Do this.
Write out the material below again, unchanged.

Available data.
○ ○ ○ ○ ○ ○ ○

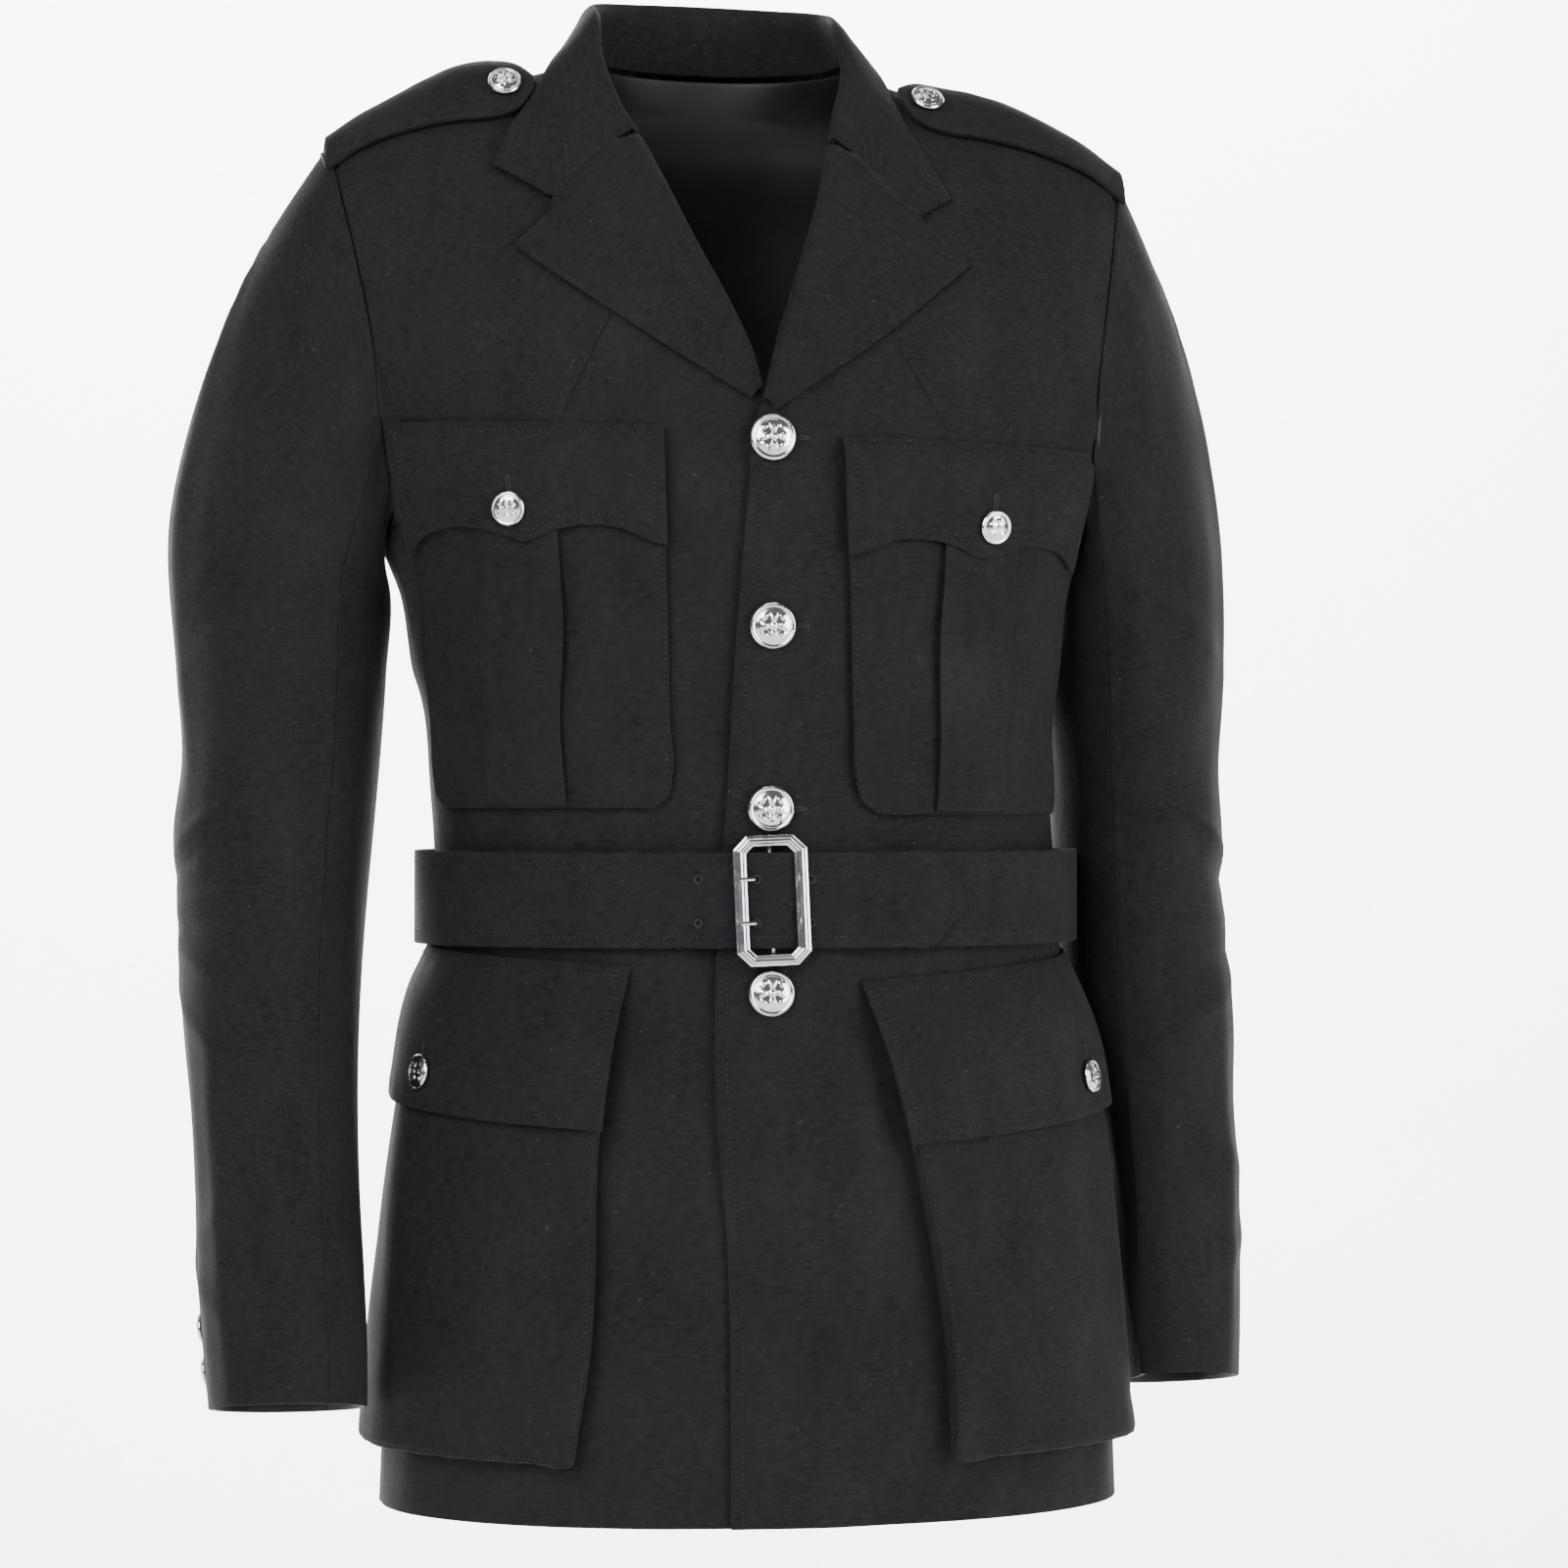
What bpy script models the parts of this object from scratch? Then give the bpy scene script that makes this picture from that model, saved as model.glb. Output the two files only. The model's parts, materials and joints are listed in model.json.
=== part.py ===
"""A police uniform tunic in black wool, filled out as it is worn.

Metres, +Z up. The front faces -Y and the wearer's left is +X. The origin is at the neck,
in the middle between the two points where the shoulder seams meet the collar.
Tables are in millimetres, a row for each level or section, and mm() turns them to metres.
"""

import bpy
import bmesh
from bisect import bisect_right
from functools import lru_cache
from math import cos, exp, hypot, pi, radians, sin
from mathutils import Matrix, Vector

MM = 0.001
RIGHT, LEFT = -1, 1

CLOTH = 2.0 * MM
TRIM_CLOTH = 1.7 * MM
UNDERARM_Z = -0.265
SHOULDER_TIP_Z = -0.057
BUTTON_RADIUS = 12.0 * MM
SMALL_BUTTON_RADIUS = 8.85 * MM
BELT_Z = -0.4494
BELT_WIDTH = 49.0 * MM
BELT_THICKNESS = 2.2 * MM
EPAULETTE_WIDTH = 45.0 * MM
SHOULDER_LEAN = 0.026
LEAN_FROM_Z, LEAN_REACH = -0.460, 0.300

# level, half width, front depth, back depth, roundness x 100, sway towards the left
BODY = [
    (-780, 198.5, 122, 130, 220, 12),
    (-700, 194.5, 122, 130, 220, 12),
    (-620, 187, 119, 128, 220, 12),
    (-550, 178, 116, 120, 220, 12),
    (-500, 171, 112, 110, 220, 11),
    (-448, 167, 109, 101, 220, 11),
    (-400, 166.5, 109, 100, 220, 8),
    (-350, 167.5, 113, 106, 225, 5),
    (-320, 174, 116, 111, 235, 4),
    (-286, 179, 118, 115, 240, 3),
    (-265, 187, 118, 120, 245, 2),
    (-235, 200, 118, 122, 250, 1),
    (-200, 213, 116, 124, 250, 0),
    (-150, 219, 106, 120, 240, 0),
    (-100, 220, 84, 108, 225, 0),
    (-72, 217, 63, 97, 210, 0),
    (-57, 213, 49, 89, 200, 0),
    (-47, 200, 41, 85, 200, -1),
    (-38, 185, 35, 83, 200, -2),
    (-29, 165, 30, 81, 200, -3),
    (-23, 145, 27, 80, 200, -4),
    (-19, 125, 25.5, 79.5, 200, -5),
    (-15.5, 105, 24, 79, 200, -5.5),
    (-9, 86, 22, 78.5, 200, -6),
    (0, 75, 20, 78, 200, -6),
]

# level, x of the armhole seam on the front, and on the back
ARMHOLE = [
    (-265, 189, 189),
    (-258, 184, 188),
    (-248, 182, 187),
    (-230, 185, 186),
    (-190, 188, 190),
    (-150, 194, 196),
    (-105, 202.5, 205),
    (-75, 209, 211),
    (-57, 213, 213),
]

# level, x of the left front's edge
LEFT_EDGE = [
    (-780, -11.5),
    (-634, -13),
    (-556, -18.5),
    (-473, -17.5),
    (-402, -12.5),
    (-308, -8),
    (-212, 0),
    (-180, 3),
]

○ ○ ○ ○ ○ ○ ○

Final answer.
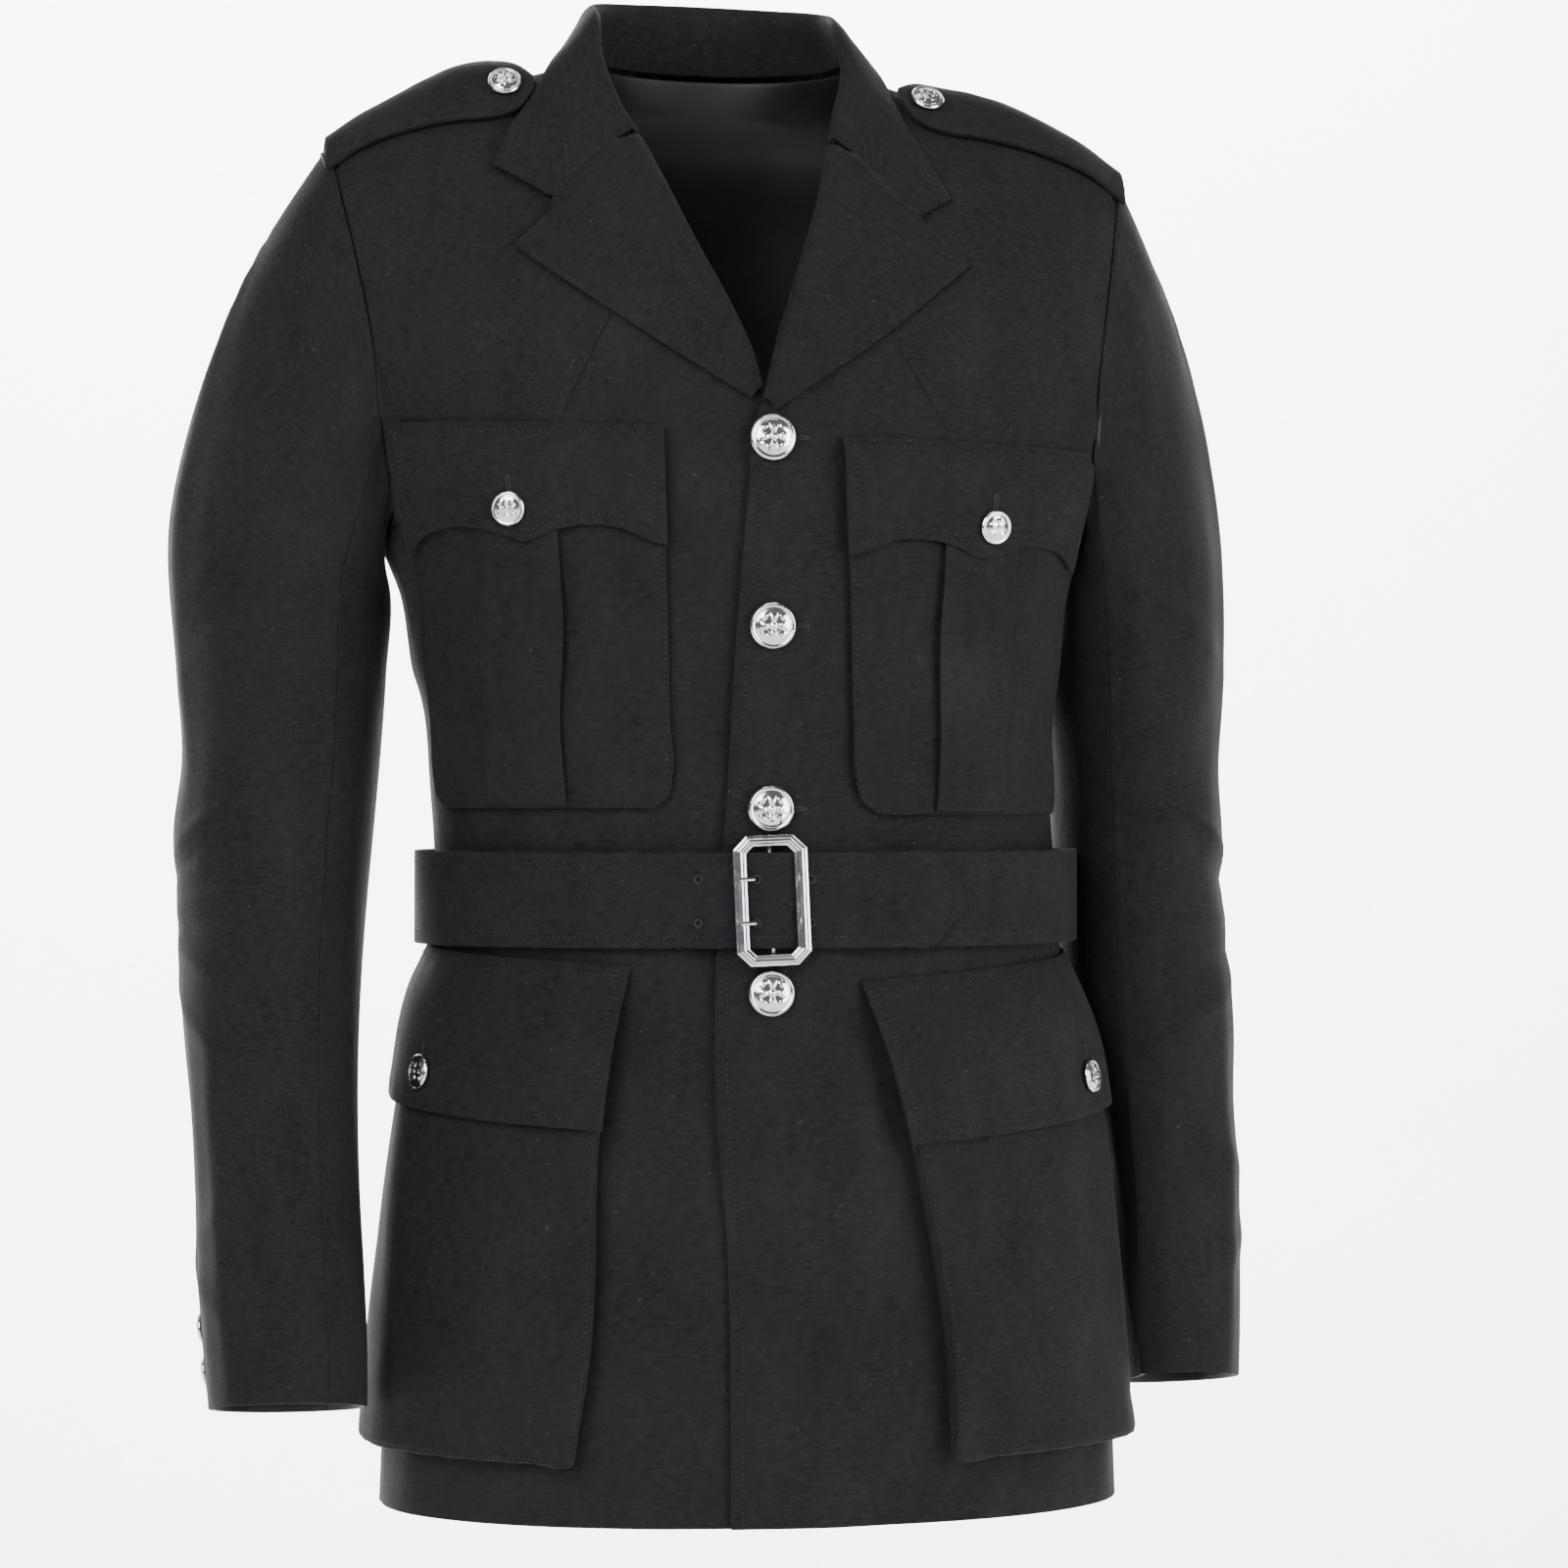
What bpy script models the parts of this object from scratch? Then give the bpy scene script that makes this picture from that model, saved as model.glb. Output the two files only. The model's parts, materials and joints are listed in model.json.
=== part.py ===
"""A police uniform tunic in black wool, filled out as it is worn.

Metres, +Z up. The front faces -Y and the wearer's left is +X. The origin is at the neck,
in the middle between the two points where the shoulder seams meet the collar.
Tables are in millimetres, a row for each level or section, and mm() turns them to metres.
"""

import bpy
import bmesh
from bisect import bisect_right
from functools import lru_cache
from math import cos, exp, hypot, pi, radians, sin
from mathutils import Matrix, Vector

MM = 0.001
RIGHT, LEFT = -1, 1

CLOTH = 2.0 * MM
TRIM_CLOTH = 1.7 * MM
UNDERARM_Z = -0.265
SHOULDER_TIP_Z = -0.057
BUTTON_RADIUS = 12.0 * MM
SMALL_BUTTON_RADIUS = 8.85 * MM
BELT_Z = -0.4494
BELT_WIDTH = 49.0 * MM
BELT_THICKNESS = 2.2 * MM
EPAULETTE_WIDTH = 45.0 * MM
SHOULDER_LEAN = 0.026
LEAN_FROM_Z, LEAN_REACH = -0.460, 0.300

# level, half width, front depth, back depth, roundness x 100, sway towards the left
BODY = [
    (-780, 198.5, 122, 130, 220, 12),
    (-700, 194.5, 122, 130, 220, 12),
    (-620, 187, 119, 128, 220, 12),
    (-550, 178, 116, 120, 220, 12),
    (-500, 171, 112, 110, 220, 11),
    (-448, 167, 109, 101, 220, 11),
    (-400, 166.5, 109, 100, 220, 8),
    (-350, 167.5, 113, 106, 225, 5),
    (-320, 174, 116, 111, 235, 4),
    (-286, 179, 118, 115, 240, 3),
    (-265, 187, 118, 120, 245, 2),
    (-235, 200, 118, 122, 250, 1),
    (-200, 213, 116, 124, 250, 0),
    (-150, 219, 106, 120, 240, 0),
    (-100, 220, 84, 108, 225, 0),
    (-72, 217, 63, 97, 210, 0),
    (-57, 213, 49, 89, 200, 0),
    (-47, 200, 41, 85, 200, -1),
    (-38, 185, 35, 83, 200, -2),
    (-29, 165, 30, 81, 200, -3),
    (-23, 145, 27, 80, 200, -4),
    (-19, 125, 25.5, 79.5, 200, -5),
    (-15.5, 105, 24, 79, 200, -5.5),
    (-9, 86, 22, 78.5, 200, -6),
    (0, 75, 20, 78, 200, -6),
]

# level, x of the armhole seam on the front, and on the back
ARMHOLE = [
    (-265, 189, 189),
    (-258, 184, 188),
    (-248, 182, 187),
    (-230, 185, 186),
    (-190, 188, 190),
    (-150, 194, 196),
    (-105, 202.5, 205),
    (-75, 209, 211),
    (-57, 213, 213),
]

# level, x of the left front's edge
LEFT_EDGE = [
    (-780, -11.5),
    (-634, -13),
    (-556, -18.5),
    (-473, -17.5),
    (-402, -12.5),
    (-308, -8),
    (-212, 0),
    (-180, 3),
]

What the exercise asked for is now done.